• [Problem statement]
Pull each line containing "groups" out of the data and copy it.

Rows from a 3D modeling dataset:
=======
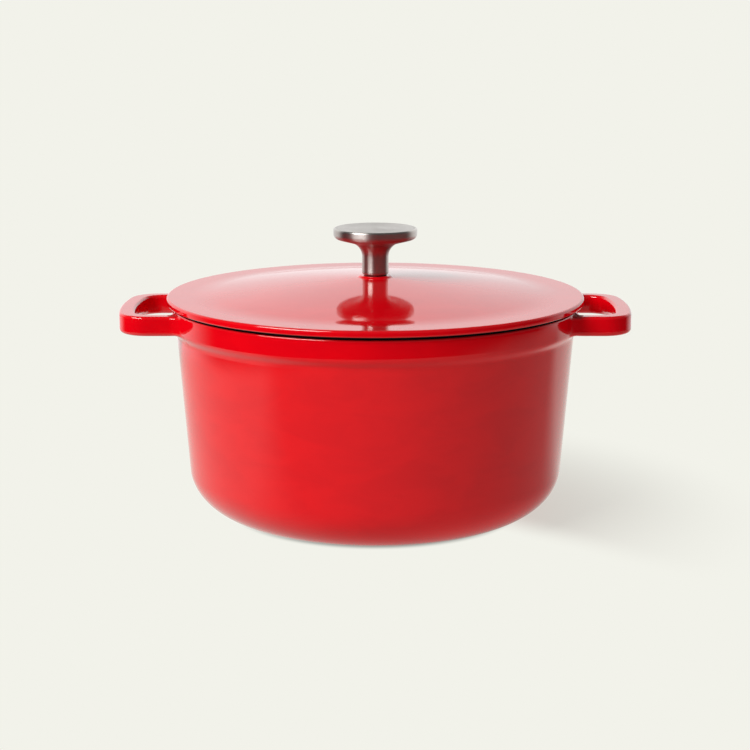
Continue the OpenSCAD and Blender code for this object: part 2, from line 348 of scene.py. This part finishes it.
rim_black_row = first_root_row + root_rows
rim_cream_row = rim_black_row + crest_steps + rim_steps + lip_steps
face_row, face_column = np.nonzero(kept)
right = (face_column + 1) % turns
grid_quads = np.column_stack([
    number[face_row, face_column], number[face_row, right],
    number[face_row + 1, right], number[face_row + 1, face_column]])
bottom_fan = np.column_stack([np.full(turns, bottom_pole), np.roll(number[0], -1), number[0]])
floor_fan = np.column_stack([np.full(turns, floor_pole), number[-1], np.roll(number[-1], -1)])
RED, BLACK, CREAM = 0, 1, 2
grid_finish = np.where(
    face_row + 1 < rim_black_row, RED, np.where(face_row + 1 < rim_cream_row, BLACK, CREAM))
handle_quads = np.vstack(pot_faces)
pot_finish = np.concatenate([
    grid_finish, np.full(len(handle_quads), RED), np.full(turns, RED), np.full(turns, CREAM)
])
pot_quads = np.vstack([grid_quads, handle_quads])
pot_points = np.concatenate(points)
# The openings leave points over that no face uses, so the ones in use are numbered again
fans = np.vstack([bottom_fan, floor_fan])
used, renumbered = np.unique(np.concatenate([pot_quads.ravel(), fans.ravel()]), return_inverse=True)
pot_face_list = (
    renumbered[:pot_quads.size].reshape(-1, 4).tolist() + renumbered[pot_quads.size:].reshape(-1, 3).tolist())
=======
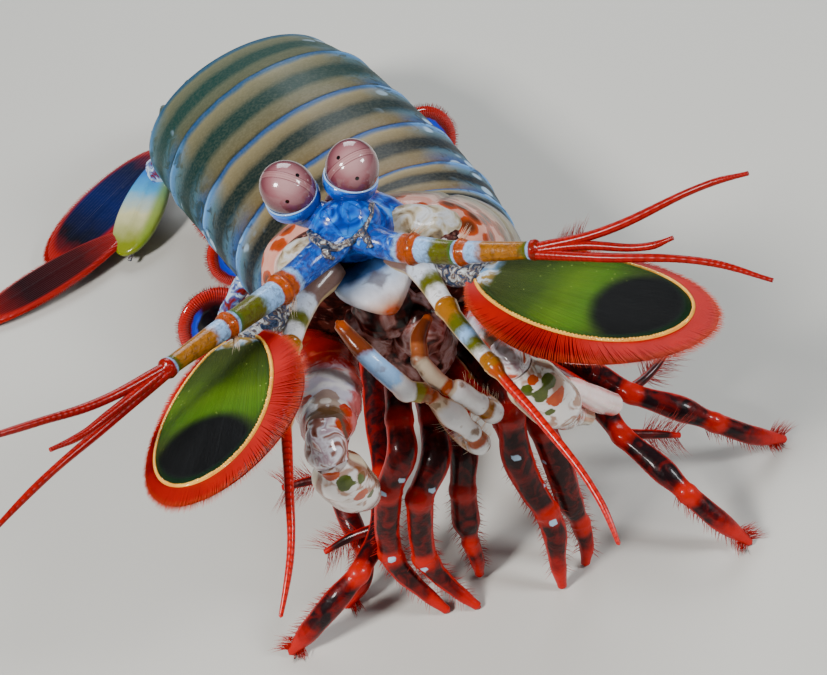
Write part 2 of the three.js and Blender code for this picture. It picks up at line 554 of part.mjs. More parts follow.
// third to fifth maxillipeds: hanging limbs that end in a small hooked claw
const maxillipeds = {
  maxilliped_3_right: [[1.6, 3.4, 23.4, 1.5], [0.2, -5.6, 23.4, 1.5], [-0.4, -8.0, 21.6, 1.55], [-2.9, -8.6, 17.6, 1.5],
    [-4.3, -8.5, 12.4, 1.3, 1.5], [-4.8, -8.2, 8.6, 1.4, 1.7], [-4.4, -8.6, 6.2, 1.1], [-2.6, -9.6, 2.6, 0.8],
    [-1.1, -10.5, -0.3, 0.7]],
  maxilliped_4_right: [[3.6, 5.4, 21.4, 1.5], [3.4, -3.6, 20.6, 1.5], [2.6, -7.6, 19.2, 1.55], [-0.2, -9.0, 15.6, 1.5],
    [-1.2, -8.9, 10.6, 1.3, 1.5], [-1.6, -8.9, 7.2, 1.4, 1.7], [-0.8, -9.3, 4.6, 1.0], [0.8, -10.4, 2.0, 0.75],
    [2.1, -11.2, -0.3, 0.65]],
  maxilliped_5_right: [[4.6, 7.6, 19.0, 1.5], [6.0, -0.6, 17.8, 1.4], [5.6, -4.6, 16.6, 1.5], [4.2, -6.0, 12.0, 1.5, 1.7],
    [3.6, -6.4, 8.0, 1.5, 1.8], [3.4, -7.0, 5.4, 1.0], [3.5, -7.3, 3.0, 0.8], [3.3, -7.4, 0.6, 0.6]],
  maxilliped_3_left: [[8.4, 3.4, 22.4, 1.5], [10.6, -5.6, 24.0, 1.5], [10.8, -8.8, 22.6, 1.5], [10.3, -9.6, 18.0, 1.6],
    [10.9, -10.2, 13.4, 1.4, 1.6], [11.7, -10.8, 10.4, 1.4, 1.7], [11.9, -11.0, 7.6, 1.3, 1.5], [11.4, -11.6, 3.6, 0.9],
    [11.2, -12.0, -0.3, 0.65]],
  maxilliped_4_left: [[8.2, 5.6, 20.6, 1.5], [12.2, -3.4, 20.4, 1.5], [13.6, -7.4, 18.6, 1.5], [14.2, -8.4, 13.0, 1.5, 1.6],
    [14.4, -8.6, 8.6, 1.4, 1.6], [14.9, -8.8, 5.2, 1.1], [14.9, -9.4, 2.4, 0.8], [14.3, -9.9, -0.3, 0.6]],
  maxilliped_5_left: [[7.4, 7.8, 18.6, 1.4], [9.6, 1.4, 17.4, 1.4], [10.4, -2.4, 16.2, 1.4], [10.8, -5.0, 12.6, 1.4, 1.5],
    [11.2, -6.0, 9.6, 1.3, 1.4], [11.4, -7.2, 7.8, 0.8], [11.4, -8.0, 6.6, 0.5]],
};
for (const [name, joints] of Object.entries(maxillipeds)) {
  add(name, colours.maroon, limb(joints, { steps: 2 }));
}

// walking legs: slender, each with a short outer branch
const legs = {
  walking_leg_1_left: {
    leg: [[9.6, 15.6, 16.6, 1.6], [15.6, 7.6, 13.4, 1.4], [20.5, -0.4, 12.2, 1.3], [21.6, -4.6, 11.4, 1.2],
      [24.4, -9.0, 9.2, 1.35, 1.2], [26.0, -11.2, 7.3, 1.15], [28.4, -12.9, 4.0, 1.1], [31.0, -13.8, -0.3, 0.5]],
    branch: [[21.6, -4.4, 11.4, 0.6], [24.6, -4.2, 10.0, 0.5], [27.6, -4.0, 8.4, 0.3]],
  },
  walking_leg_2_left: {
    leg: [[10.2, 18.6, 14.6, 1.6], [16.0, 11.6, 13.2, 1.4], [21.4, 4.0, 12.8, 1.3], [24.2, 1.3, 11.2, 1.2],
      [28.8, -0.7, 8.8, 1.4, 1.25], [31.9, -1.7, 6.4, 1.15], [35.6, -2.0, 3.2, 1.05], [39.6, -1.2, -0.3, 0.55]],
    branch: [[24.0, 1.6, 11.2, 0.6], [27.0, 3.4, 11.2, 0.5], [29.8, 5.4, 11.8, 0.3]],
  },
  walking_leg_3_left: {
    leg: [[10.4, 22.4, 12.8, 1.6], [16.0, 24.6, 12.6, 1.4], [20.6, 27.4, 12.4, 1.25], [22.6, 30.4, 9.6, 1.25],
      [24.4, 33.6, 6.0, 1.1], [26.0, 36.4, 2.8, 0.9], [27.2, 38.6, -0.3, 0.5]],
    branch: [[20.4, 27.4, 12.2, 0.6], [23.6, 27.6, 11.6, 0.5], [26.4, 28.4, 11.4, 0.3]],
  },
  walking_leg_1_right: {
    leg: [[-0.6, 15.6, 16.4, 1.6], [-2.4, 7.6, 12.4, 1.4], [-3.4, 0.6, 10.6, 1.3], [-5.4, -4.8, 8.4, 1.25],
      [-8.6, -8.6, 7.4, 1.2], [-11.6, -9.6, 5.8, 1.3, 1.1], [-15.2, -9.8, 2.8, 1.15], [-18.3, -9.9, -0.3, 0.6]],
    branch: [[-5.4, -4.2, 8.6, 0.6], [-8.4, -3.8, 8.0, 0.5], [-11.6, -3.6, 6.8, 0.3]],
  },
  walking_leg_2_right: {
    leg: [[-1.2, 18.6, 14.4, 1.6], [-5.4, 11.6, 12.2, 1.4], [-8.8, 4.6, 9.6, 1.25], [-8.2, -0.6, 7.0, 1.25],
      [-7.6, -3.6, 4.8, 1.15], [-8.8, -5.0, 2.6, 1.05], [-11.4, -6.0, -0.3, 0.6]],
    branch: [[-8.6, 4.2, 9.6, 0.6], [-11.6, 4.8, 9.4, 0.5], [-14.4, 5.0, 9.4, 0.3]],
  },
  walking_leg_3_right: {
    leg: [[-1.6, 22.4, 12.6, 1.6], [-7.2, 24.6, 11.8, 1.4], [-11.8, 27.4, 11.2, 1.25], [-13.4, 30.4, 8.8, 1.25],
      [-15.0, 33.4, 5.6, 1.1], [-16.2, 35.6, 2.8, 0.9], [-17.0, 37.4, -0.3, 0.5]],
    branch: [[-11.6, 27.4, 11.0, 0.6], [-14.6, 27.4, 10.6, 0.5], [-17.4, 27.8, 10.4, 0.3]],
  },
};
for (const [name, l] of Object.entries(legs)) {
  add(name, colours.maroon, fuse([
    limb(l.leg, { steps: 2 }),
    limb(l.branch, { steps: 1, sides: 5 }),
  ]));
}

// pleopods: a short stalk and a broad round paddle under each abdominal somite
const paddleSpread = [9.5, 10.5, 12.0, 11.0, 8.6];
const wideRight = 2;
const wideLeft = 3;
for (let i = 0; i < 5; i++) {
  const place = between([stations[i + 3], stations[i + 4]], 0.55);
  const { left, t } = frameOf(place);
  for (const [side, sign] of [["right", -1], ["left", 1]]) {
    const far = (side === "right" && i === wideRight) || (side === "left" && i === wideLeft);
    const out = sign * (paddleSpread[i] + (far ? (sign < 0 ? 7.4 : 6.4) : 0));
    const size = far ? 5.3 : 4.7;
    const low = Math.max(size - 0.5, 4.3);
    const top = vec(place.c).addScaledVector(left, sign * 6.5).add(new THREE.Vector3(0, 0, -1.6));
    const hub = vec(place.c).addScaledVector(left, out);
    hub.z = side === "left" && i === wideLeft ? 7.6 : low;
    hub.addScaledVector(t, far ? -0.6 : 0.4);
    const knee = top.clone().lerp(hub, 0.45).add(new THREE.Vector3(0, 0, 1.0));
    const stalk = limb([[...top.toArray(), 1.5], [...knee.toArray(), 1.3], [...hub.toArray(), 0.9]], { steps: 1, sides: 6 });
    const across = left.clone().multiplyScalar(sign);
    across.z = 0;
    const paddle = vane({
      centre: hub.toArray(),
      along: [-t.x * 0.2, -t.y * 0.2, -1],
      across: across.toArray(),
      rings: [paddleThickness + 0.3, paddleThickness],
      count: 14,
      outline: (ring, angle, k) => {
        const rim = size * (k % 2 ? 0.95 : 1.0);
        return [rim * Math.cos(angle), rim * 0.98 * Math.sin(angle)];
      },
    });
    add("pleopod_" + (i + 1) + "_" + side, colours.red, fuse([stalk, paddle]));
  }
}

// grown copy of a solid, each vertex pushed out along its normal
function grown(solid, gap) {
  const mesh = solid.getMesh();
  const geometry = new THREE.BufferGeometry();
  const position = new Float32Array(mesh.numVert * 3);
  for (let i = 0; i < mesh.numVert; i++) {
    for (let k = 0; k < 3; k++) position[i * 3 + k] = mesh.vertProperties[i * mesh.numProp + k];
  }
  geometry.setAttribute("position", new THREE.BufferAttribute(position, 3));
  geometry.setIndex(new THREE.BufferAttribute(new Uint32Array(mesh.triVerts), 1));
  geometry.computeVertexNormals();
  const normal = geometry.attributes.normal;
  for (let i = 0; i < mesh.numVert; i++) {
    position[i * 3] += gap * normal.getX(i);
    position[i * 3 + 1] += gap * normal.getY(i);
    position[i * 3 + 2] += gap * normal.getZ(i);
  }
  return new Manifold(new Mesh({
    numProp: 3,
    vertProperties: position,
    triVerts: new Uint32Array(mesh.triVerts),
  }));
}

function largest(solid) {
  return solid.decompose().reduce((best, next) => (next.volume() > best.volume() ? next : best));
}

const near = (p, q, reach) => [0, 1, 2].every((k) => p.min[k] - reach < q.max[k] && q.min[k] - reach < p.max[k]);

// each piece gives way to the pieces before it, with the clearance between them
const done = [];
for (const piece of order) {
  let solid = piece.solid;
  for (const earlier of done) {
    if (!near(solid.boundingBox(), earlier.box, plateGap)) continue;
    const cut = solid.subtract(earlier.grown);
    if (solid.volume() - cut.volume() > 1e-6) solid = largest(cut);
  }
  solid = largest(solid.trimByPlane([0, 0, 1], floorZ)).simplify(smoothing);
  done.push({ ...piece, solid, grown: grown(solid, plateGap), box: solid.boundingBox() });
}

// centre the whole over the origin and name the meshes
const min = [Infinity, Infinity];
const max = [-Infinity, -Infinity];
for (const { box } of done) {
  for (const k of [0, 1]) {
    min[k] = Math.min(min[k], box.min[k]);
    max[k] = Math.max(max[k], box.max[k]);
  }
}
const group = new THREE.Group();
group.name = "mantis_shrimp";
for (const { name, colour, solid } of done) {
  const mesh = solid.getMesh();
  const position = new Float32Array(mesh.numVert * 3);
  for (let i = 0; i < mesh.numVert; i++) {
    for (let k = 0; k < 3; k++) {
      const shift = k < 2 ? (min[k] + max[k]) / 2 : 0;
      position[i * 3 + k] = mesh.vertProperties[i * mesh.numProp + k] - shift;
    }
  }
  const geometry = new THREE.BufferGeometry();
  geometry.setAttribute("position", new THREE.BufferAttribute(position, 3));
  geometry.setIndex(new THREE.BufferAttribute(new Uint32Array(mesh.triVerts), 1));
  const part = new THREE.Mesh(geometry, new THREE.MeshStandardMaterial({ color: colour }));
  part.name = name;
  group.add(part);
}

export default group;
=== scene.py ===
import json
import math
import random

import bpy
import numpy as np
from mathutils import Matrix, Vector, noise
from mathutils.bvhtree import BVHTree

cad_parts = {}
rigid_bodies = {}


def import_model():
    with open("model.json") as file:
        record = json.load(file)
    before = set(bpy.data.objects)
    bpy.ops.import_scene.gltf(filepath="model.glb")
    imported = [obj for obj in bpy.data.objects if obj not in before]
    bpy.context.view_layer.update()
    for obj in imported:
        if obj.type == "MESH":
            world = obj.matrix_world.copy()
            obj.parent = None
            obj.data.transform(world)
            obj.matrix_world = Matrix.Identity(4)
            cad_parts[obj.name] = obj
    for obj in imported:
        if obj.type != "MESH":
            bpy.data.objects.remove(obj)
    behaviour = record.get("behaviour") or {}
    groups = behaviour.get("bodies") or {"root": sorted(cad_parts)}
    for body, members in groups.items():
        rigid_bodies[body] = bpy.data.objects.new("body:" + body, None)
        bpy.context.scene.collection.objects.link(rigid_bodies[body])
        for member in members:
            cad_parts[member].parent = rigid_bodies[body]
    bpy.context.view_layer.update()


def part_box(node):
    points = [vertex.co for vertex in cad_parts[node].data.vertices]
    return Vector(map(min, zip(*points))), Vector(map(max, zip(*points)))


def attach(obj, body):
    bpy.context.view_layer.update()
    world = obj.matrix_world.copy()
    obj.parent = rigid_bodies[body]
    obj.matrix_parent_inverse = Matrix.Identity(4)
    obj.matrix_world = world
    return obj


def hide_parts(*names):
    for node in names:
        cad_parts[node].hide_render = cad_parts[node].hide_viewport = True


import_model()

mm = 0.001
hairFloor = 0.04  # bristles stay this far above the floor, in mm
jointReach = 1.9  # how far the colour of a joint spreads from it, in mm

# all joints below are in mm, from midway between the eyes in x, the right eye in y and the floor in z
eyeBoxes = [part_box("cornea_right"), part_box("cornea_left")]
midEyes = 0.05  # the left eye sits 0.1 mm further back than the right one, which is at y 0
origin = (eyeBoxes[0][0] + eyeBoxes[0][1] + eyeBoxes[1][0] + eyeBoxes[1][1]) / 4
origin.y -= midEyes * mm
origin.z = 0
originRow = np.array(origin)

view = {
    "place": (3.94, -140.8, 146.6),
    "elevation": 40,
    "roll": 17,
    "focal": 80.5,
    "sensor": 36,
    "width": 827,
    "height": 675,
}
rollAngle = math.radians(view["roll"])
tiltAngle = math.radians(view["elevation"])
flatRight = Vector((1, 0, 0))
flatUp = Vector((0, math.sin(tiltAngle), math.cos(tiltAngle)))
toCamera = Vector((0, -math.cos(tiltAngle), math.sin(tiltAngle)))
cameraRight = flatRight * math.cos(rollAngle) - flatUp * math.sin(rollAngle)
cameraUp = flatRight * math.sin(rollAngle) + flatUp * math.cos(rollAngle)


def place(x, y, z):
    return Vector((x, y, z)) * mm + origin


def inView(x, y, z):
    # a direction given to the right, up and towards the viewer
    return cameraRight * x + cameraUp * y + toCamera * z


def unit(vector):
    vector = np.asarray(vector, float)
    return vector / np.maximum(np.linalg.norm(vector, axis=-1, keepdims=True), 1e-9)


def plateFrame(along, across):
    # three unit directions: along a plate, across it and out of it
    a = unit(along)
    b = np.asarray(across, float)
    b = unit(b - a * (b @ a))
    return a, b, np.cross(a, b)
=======
• [Output]
    groups = behaviour.get("bodies") or {"root": sorted(cad_parts)}
    for body, members in groups.items():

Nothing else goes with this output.